Site Reliability Engineering book
Google's foundational book on running production systems — SLOs, error budgets, monitoring, incident response, postmortems.
Google's foundational book on running production systems — SLOs, error budgets, monitoring, incident response, postmortems.
why it matters
Codified the SRE practice that most modern operations teams now use as a baseline. Even if you don't work at Google scale, the vocabulary (SLI/SLO/SLA, error budget, toil, golden signals) is now the lingua franca of running production.
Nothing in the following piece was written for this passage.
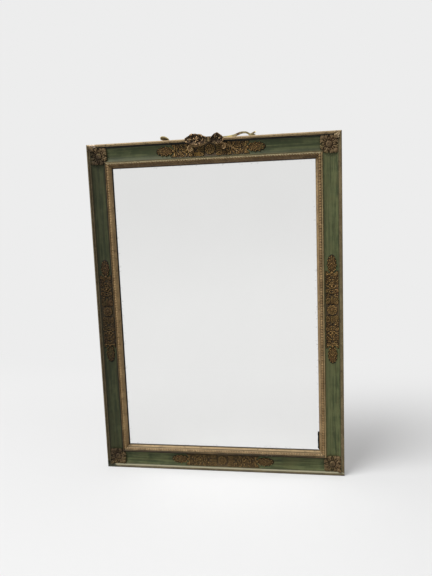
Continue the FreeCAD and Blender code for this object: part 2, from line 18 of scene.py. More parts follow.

Free online.
key ideas
- SLO + error budget = how to negotiate reliability investment with product teams: spend the budget on velocity, save it when reliability erodes
- Toil is the work that scales linearly with your service — the engineering goal is to eliminate it, not just do it faster
- Four golden signals: latency, traffic, errors, saturation — minimum viable monitoring
- Blameless postmortems: optimize for organizational learning, not for assigning fault
- Eliminating cascading failures via timeouts, retries with budgets, load shedding, graceful degradation
memorable framings
- 'Hope is not a strategy.'
- 100% reliability is the wrong target — for any given service, the right target is just below the point where the next 9 isn't worth the cost
who should read it
Anyone responsible for production. Skim the org-specific chapters; read the operational ones carefully. The Workbook (companion) is more practical and worth pairing with this.